Senior Senate Democrats are optimistic that a sweeping fiscal pact soon could be finalized, but their concerns about the emerging plan show it’s not a done deal just yet.
Congressional leaders are preparing to unveil a fiscal package that would raise the debt ceiling until March 2017, while also raising defense and domestic spending caps known colloquially as sequestration. The package also would address Medicare Part B by shielding millions of seniors from significant increases to their health insurance premiums and deductibles.
Republican and Democratic leaders in both chambers and the White House are racing to pass at least the debt ceiling part of the package before Speaker John A. Boehner, R-Ohio, retires at the end of this week. Senate Republican Conference Chairman John Thune of South Dakota told reporters it has not yet been decided whether the borrowing limit and spending plan pieces would be married in one vehicle or moved separately through both chambers.
There is plenty for Democrats to like in the aspects of the deal that have emerged so far, including tens of billions more in fiscal 2016 and possibly 2017 for the party’s prized domestic programs. But several top Democrats expressed concerns Monday.
“What happened to the riders?
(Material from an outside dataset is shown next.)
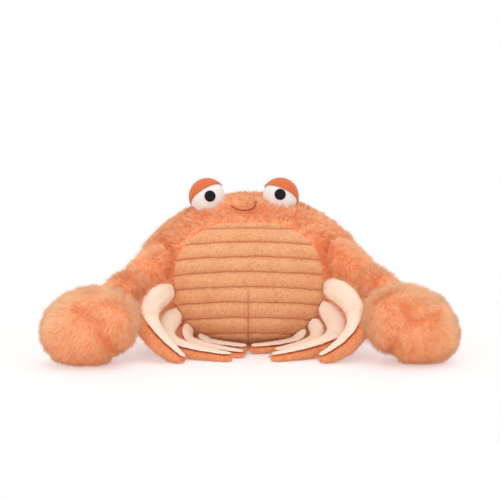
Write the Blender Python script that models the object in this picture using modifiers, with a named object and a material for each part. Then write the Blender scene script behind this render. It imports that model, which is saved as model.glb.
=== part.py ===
"""Plush crab, seated: a leaning fur body with a ribbed belly panel, lidded ball eyes, a stitched
smile, two arms with pincer claws and four pairs of bent legs, each leg a smooth lining sewn to
a short-pile back. Metres, +Z up, the face looks to -Y, the crab rests on the floor at z = 0."""

import math

import bmesh
import bpy
from mathutils import Matrix, Vector

for old in list(bpy.data.objects):
    bpy.data.objects.remove(old, do_unlink=True)

# Clearances and mesh density
GAP = 0.0003
BODY_DIVISIONS = 4
CLAW_SEGMENTS = 32
CLAW_RINGS = 13
BALL_SEGMENTS = 20
BALL_RINGS = 12
PUPIL_RINGS = 30
TUBE_SIDES = 14

# Body: a leaning superellipsoid, cut flat where it sits
BODY_CENTRE = Vector((0.0015, 0.0108, 0.0900))
LEAN = math.radians(15)
HALF_WIDTH = 0.110
FRONT = 0.062
BACK = 0.064
TOP = 0.065
BOTTOM = 0.098
TOP_POWER = 1.55
LOW_POWER = 2.2
DEPTH_POWER = 2.2
POWER_BLEND = (-0.025, 0.035)
ROUNDING = 0.28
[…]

What are they going to do about Social Security and disability?” asked Richard J. Durbin, the Senate’s No. 2 Democrat. “What’s going to happen to Medicaid?”
His comments to reporters came after Senate Minority Leader Harry Reid, D-Nev., took to the floor to raise a concern highlighted earlier Monday by the White House.
“It is imperative that we avoid yet another manufactured crisis that threatens the American economy and jobs. But we must do it in a responsible manner,” said Reid, repeating his call for doing away with sequester cuts and ensuring “there are equal defense and non-defense increases.”
Senate Democrats for months have said using the Pentagon’s controversial war-funding account to increase the military’s annual budget, as the GOP did in its fiscal 2016 budget resolution, amounts to irresponsible budgeting. That’s because, Democrats argue, the war spending is not subject to existing budget caps.
White House Press Secretary Josh Earnest a few hours earlier reiterated the White House’s long-held stance that any deal not simply increase military spending — either in full or in part — by merely inflating its war account known officially as the Overseas Contingency Operations fund.
But, notably, Earnest did not say President Barack Obama would veto a budget plan that used the war account to boost military spending.
Senate Democratic Policy Chairman Charles E. Schumer of New York said he is “glad” lawmakers and the White House are “negotiating very seriously — it’s what we’ve asked for all along.” But he did not endorse the emerging aspects of the deal, with details still unknown.
Senate Appropriations Committee ranking Democrat Barbara Mikulski of Maryland said “the negotiations have been promising.”
She and other Democrats for months have called for a deal that would provide two years of relief from the budget caps. She described that part of the package as “heartening.”
She also said she’s upbeat about the deal’s “middle ground in terms of lifting the caps.” But Mikulski also cautioned during a brief interview with CQ Roll Call that “it’s still fluid.”
Lawmakers and aides signaled the coming package likely would move quickly through both chambers, though none could map out a timeline for when floor votes might be scheduled.